Mas pensar não é apenas a ameaça de enfrentar a alma no espelho: é sair para as varandas de si mesmo e olhar em torno, e quem sabe finalmente respirar.
Compreender: somos inquilinos de algo bem maior do que o nosso pequeno segredo individual. É o poderoso ciclo da existência. Nele todos os desastres e toda a beleza têm significado como fases de um processo.
Se nos escondermos num canto escuro abafando nossos questionamentos, não escutaremos o rumor do vento nas árvores do mundo. Nem compreenderemos que o prato das inevitáveis perdas pode pesar menos do que o dos possíveis ganhos.
Os ganhos ou os danos dependem da perspectiva e possibilidades de quem vai tecendo a sua história. O mundo em si não tem sentido sem o nosso olhar que lhe atribui identidade, sem o nosso pensamento que lhe confere alguma ordem.
Viver, como talvez morrer, é recriar-se: a vida não está aí apenas para ser suportada nem vivida, mas elaborada. Eventualmente reprogramada. Conscientemente executada. Muitas vezes, ousada.

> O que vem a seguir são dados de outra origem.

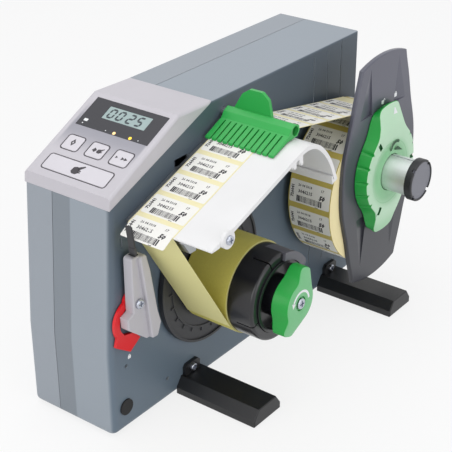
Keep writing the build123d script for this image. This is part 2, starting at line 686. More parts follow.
web_in = tangent_top(C1, CREST_R + WEB_LIFT, (ROLL_X, ROLL_Z), ROLL_R + RUN_GAP)
web_out = tangent_top(C1, CREST_R + WEB_LIFT + WEB_T, (ROLL_X, ROLL_Z), ROLL_R + RUN_GAP + WEB_T)
wi0 = plate_point(WEB_LIFT, "edge")
wo0 = plate_point(WEB_LIFT + WEB_T, "edge")
wi1 = plate_point(WEB_LIFT, "crest0")
wo1 = plate_point(WEB_LIFT + WEB_T, "crest0")
am = (90 + PLATE_SLOPE + web_in[2]) / 2
web_face = outline_face(MEDIA_FRONT_Y, [
    ("line", wi0, wi1),
    ("arc", wi1, polar(C1[0], C1[1], CREST_R + WEB_LIFT, am), web_in[0]),
    ("line", web_in[0], web_in[1]),
    ("line", web_in[1], web_out[1]),
    ("line", web_out[1], web_out[0]),
    ("arc", web_out[0], polar(C1[0], C1[1], CREST_R + WEB_LIFT + WEB_T, am), wo1),
    ("line", wo1, wo0),
    ("line", wo0, wi0),
])
label_web = extrude(web_face, amount=MEDIA_W, dir=(0, 1, 0))
parts["label_web"] = label_web

# Backing paper folded round the dispensing edge and led to the rewinder
FOLD_GAP = 0.25
fold_in = (PLATE_EDGE_X - FOLD_GAP * sin(SL) - 0.35, PLATE_EDGE_Z - 0.2)


def tangent_low(p, c, r):
    """Lower-left touch point of the line from p to a circle."""
    d = hypot(c[0] - p[0], c[1] - p[1])
    a = atan2(c[1] - p[1], c[0] - p[0]) - asin(r / d)
    l = (d * d - r * r) ** 0.5
    return (p[0] + l * cos(a), p[1] + l * sin(a)), degrees(a)


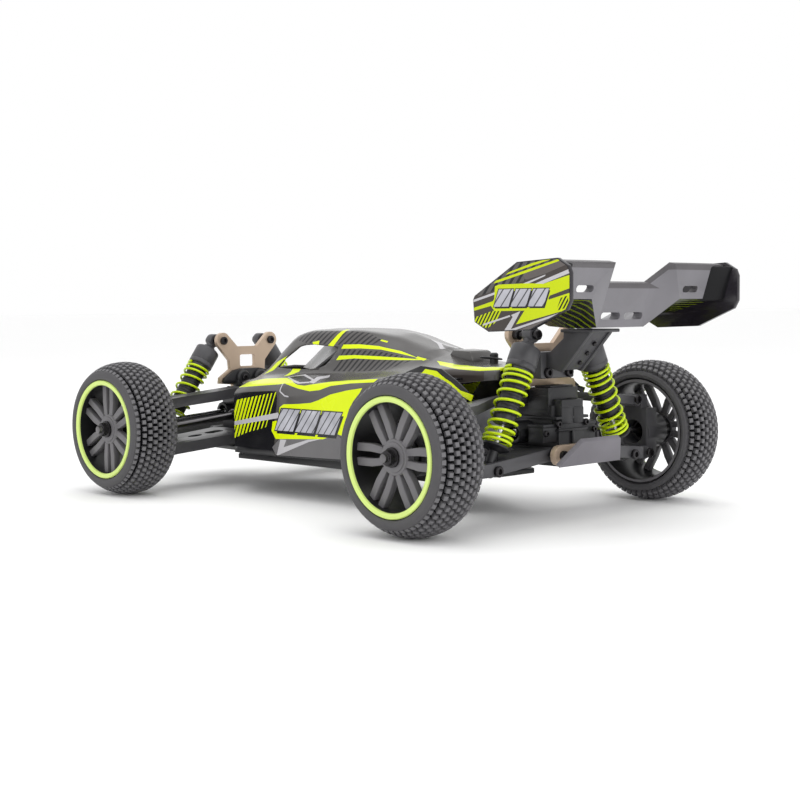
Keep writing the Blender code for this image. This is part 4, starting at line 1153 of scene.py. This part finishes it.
def wing_finish(centre, normal):
    """Black end plates, a dark underside beside the middle, darker lips, and painted shade on the outer ends'
    inward faces.
    """
    if abs(centre.x) > PLATE_X:
        return 1
    if normal.z < -0.25 and normal.y < 0.8 and centre.z < 122 and abs(centre.x) > 20.5:
        return 2
    # Painted shade: inward-facing faces at the outer ends get the darker lip finish.
    if abs(centre.x) > 50.0 and normal.x * centre.x < -2.0:
        return 3
    if centre.z > LIP_Z or (abs(centre.x) < 22 and centre.z > MIDDLE_LIP_Z):
        return 3
    return 0


def make_wing():
    """The wing's own shape, a gusset in painted shade inside each end plate, and a printed sheet on the outside of
    each end plate.
    """
    refined("rear_wing", ("blade", "gloss", "under", "lip"), 0.5, wing_finish, WING_CUTS)
    for side in SIDES:
        # A gusset beside each end plate, coloured near-black as painted shade.
        fairing = [(57.5, 184.0), (70.2, 178.0), (70.2, 191.5), (66.0, 190.5)]
        bm = prism(fairing, 119.0, 137.4, "XY", 0.8)
        for v in bm.verts:
            v.co.y += (v.co.z - 120.0) * 0.33
        present(f"wing_fairing_{side}", on_side(bm, side), ("gusset_shade",), "chassis")
    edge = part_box("rear_wing")[1].x / MM
    finishes = ("brown", "slats", "print", "pale", "silver", "hatch", "taupe", "ink")
    numbers = {name: i for i, name in enumerate(finishes)}
    for side in SIDES:
        bm = bmesh.new()
        bm.faces.new([bm.verts.new((edge + 0.02, y, z)) for y, z in PLATE_EDGE])
        for finish, outline in plate_decal():
            paint(bm, outline, numbers[finish])
        thicken(bm, (0.22, 0, 0))
        outward(bm)
        present(f"wing_decal_{side}", on_side(bm, side), finishes, "chassis", smooth=30)


# ---- plates and castings


def make_towers():
    """The two sheet towers, with the bolts that the shock absorbers hang from."""
    front = [(8.3, 91.4), *arc((20, 95.5), 5.4, 125, -40, 10), (15.2, 82), (14.6, 76)]
    front += [(23, 70.5), (23.6, 66.5), (12.6, 65.6), (11.5, 58)]
    rear = [(9.5, 96.4), *arc((22.5, 101.5), 5.4, 125, -40, 10), (16, 86.5), (15.4, 77.5)]
    rear += [(27, 76), (28.5, 74), (28.5, 68.6), (22, 66), (20.4, 65), (19.9, 72.2), (0, 72.9)]
    for end, half, span, window, wall, tip in (
        ("front", front, (-148.5, -145.5), (77.8, 85.8), -148.5, -161.5),
        ("rear", rear, (117.2, 120.2), (84.0, 91.5), 120.2, 136.5),
    ):
        low, high = window
        hole = []
        for x, z, start in (
            (5.2, high - 1.2, 0), (-5.2, high - 1.2, 90), (-5.2, low + 1.2, 180), (5.2, low + 1.2, 270),
        ):
            hole += arc((x, z), 1.2, start, start + 90, 3)
        shapes = [(plate(both_halves(half), *span, "XZ", hole), 0)]
        step = 1 if tip > wall else -1
        for side in (1, -1):
            top = Vector(JOINTS[f"{end}_left_shock_pivot"]["pos_m"]) / MM
            x, z = top.x * side, top.z
            shapes.append((rod((x, wall - step, z), (x, tip, z), 1.6), 1))
            shapes.append((rod((x, wall, z), (x, wall + 3.6 * step, z), 2.9), 1))
            shapes.append((screw((x, tip - step, z), (0, step, 0), 2.8, 2.0), 1))
            shapes.append((screw((x, wall - 3 * step, z), (0, -step, 0), 2.7, 1.7), 1))
        body = f"{end}_shock_tower"
        present(f"{body}_body", combine(shapes), ("bronze", "screw"), "chassis", (body,))


def make_wing_mount():
    """The strut that carries the wing: a foot with two screws and an open channel."""
    wall = [
        (131.0, 84.0), (141.5, 81.0), (160.8, 101.4), (163.0, 104.2), (143.0, 104.2), (143.0, 99.5),
        (134.0, 92.3), (131.0, 92.0),
    ]
    web = [(137.5, 82.4), (141.0, 82.0), (160.0, 102.0), (161.4, 103.8), (156.4, 103.8)]
    shapes = [
        (block((-14.0, 14.0), (120.5, 131.2), (77.4, 92.0), 0.8), 0),
        (block((-12.0, 12.0), (143.0, 164.6), (102.6, 104.4), 0.5), 0),
        (prism(web, -8.0, 8.0, "YZ", 0.5), 0),
    ]
    for x in (-9.6, 7.0):
        shapes.append((prism(wall, x, x + 2.6, "YZ", 0.6), 0))
    for side in (1, -1):
        shapes.append((screw((side * 8.8, 131.0, 80.6), (0, 1, 0), 2.9, 2.2), 1))
    for step in range(3):
        place = Vector((-1.5, 145.2 + 5.0 * step, 86.4 + 5.2 * step))
        shapes.append((rod(place, place + Vector((0, 1.0, -0.95)), 1.3), 1))
    present("wing_mount_body", combine(shapes), ("satin", "screw"), "chassis", ("wing_mount",))


def make_gearbox_details():
    """Steps, a rib and screws on the rear gear case; lugs and a cover on the front tower."""
    roof = [(-12.7, 60), (12.7, 60), (12.7, 68.5), (9, 73), (-9, 73), (-12.7, 68.5)]
    step = [(134.5, 53.0), (142.0, 53.0), (142.0, 61.5), (138.5, 66.4), (134.5, 66.4)]
    shapes = [
        (prism(roof, 121.4, 135.4, "XZ", 1.0), 0),
        (prism(step, -9.4, -0.8, "YZ", 0.8), 0),
        (prism(step, 0.8, 9.4, "YZ", 0.8), 0),
        (block((-13.6, 13.6), (103.0, 141.8), (55.6, 57.2), 0.4), 0),
        (block((-12.2, 12.2), (98.5, 142.3), (49.0, 50.4), 0.4), 0),
        (block((-22.6, 22.6), (128.6, 140.2), (51.6, 53.4), 0.4), 0),
        (block((-9.6, 9.6), (122.6, 134.2), (72.4, 73.6), 0.5), 0),
        (block((-0.9, 0.9), (140.5, 142.4), (33.0, 49.4), 0.4), 0),
    ]
    for side in (1, -1):
        shapes.append((screw((side * 11.6, 141.0, 53.2), (0, 1, 0), 1.9, 1.6), 1))
        shapes.append((screw((side * 20.2, 140.0, 48.6), (0, 1, 0), 1.7, 1.4), 1))
        lug = (7.3 * side, -145.4, 70.4)
        shapes.append((rod(lug, (7.3 * side, -139.0, 70.4), 5.3, chamfer=1.2), 0))
        shapes.append((screw((7.3 * side, -139.1, 70.4), (0, 1, 0), 2.2, 1.2), 1))
    shapes.append((block((-13.0, 13.0), (-145.3, -139.6), (62.0, 69.0), 1.0), 0))
    cover = [(22.4, 66.8), (22.0, 70.0), (13.8, 75.4), (8.0, 76.5)]
    shapes.append((prism(both_halves(cover), -145.4, -142.0, "XZ", 0.8), 0))
    present("gear_case_details", combine(shapes), ("black", "screw"), "chassis")


def make_screws():
    """Screw heads on the suspension, each on the piece that it holds."""
    heads = {
        "rear_{}_lower_arm": (((57.9, 139.4, 31.4), (0, 1, 0), 3.0),),
        "rear_{}_hub": (((78.0, 135.0, 30.6), (0, 1, 0), 2.8), ((76.5, 127.4, 61.6), (0, 1, 0), 2.5)),
    }
    for pattern, screws in heads.items():
        for side in SIDES:
            node = pattern.format(side)
            shapes = [(screw(*spec), 0) for spec in screws]
            bm = on_side(combine(shapes), side)
            present(f"{node}_screws", bm, ("screw",), BODY_OF[node])


def make_mud_guards():
    """The bright guards inside the rear wheels."""
    front = [(64.5, 79.9), (73.5, 80.6), (75.9, 82.7), (84.6, 81.8), (90.1, 78.4), (95.5, 76.0)]
    front += [(93.0, 73.8), (84.0, 76.6), (72.0, 76.4), (62.0, 76.8)]
    rear = [(95.5, 76.0), (102.4, 71.8), (112.2, 69.5), (110.7, 66.1), (106.2, 67.9), (93.0, 73.8)]
    ink = [(60.0, 80.6), (72.0, 84.4), (88.0, 83.0), (100.0, 76.5), (108.0, 71.0), (104.0, 66.0)]
    ink += [(90.0, 71.0), (62.0, 74.0)]
    for side in SIDES:
        shapes = [
            (prism(ink, 45.9, 46.9, "YZ", 0.2), 1),
            (block((34.0, 46.4), (74.0, 92.0), (76.6, 77.8), 0.3), 1),
        ]
        for sheet in (front, rear):
            shapes.append((prism(sheet, 46.5, 47.0, "YZ", 0.1), 1))
            shapes.append((prism(sheet, 47.0, 47.5, "YZ", 0.1), 0))
        present(f"mud_guard_{side}", on_side(combine(shapes), side), ("neon", "ink"), "chassis")


def carry_over():
    """Rounds the edges of every CAD node that nothing above stands for."""
    by_kind = {
        "lower_arm": "satin",
        "upper_arm": "satin",
        "hub": "satin",
        "driveshaft": "steel",
        "tie_rod": "dark_steel",
    }
    by_node = {
        "front_bumper": "satin",
        "motor": "can",
        "battery_pack": "wrap",
        "centre_driveshaft": "steel",
    }
    for node in sorted(frame["nodes"]):
        if node in SHOWN:
            continue
        kind = node.split("_", 2)[2] if node.count("_") >= 2 else node
        finish = by_node.get(node) or by_kind.get(kind) or "black"
        refined(node, (finish,))


def bumper_finish(centre, normal):
    """From the back: the grey skid plate, the screws and the bronze brace."""
    if centre.y > 150.2:
        return 0
    return 2 if 147.6 < centre.y < 150.0 else 1


def make_bumper():
    refined("rear_bumper", ("grey", "bronze", "screw"), 0.5, bumper_finish)


# ---- studio


def make_studio():
    world = bpy.data.worlds.new("studio")
    world.use_nodes = True
    world.node_tree.nodes["Background"].inputs["Color"].default_value = (1, 1, 1, 1)
    world.node_tree.nodes["Background"].inputs["Strength"].default_value = 1.0
    bpy.context.scene.world = world
    bpy.context.scene.view_settings.view_transform = "Standard"
    mesh = bpy.data.meshes.new("floor")
    reach = 40.0
    mesh.from_pydata(
        [(-reach, -reach, 0), (reach, -reach, 0), (reach, reach, 0), (-reach, reach, 0)],
        [],
        [(0, 1, 2, 3)],
    )
    floor = bpy.data.objects.new("floor", mesh)
    bpy.context.scene.collection.objects.link(floor)
    mesh.materials.append(
        surface("studio_floor", (0.985, 0.985, 0.985), 0.8, vary=0.002, patch=2.0, grain=0.02)
    )
    for name, place, size, power in (
        ("overhead", (0.1, 0.1, 1.3), 1.4, 5.0),
        ("left_fill", (1.5, 0.3, 0.55), 1.0, 1.5),
        ("rear_fill", (0.1, 1.6, 0.6), 1.0, 5.0),
        ("front_rim", (-0.9, -1.2, 0.9), 1.0, 1.5),
    ):
        light = bpy.data.lights.new(name, "AREA")
        light.shape = "SQUARE"
        light.size = size
        light.energy = power
        made = bpy.data.objects.new(name, light)
        bpy.context.scene.collection.objects.link(made)
        made.location = place
        made.rotation_euler = (Vector((0, 0, 0.05)) - Vector(place)).to_track_quat("-Z", "Y").to_euler()


def main():
    make_camera()
    make_studio()
    make_shell()
    make_cockpit()
    make_wheels()
    for end, turns in (("front", 9.5), ("rear", 10.5)):
        for side in SIDES:
            make_shock(f"{end}_{side}", turns)
    make_wing()
    make_wing_mount()
    make_towers()
    make_gearbox_details()
    make_screws()
    make_mud_guards()
    make_bumper()
    carry_over()


main()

Parece fácil: "escrever a respeito das coisas é fácil", já me disseram. Eu sei. Mas não é preciso realizar nada de espetacular, nem desejar nada excepcional. Não é preciso nem mesmo ser brilhante, importante, admirado.
Para viver de verdade, pensando e repensando a existência, para que ela valha a pena, é preciso ser amado; e amar; e amar-se. Ter esperança; qualquer esperança.
Questionar o que nos é imposto, sem rebeldias insensatas mas sem demasiada sensatez. Saborear o bom, mas aqui e ali enfrentar o ruim. Suportar sem se submeter, aceitar sem se humilhar, entregar-se sem renunciar a si mesmo e à possível dignidade.
Sonhar, porque se desistimos disso apaga-se a última claridade e nada mais valerá a pena. Escapar, na liberdade do pensamento, desse espírito de manada que trabalha obstinadamente para nos enquadrar, seja lá no que for.
E que o mínimo que a gente faça seja, a cada momento, o melhor que afinal se conseguiu fazer.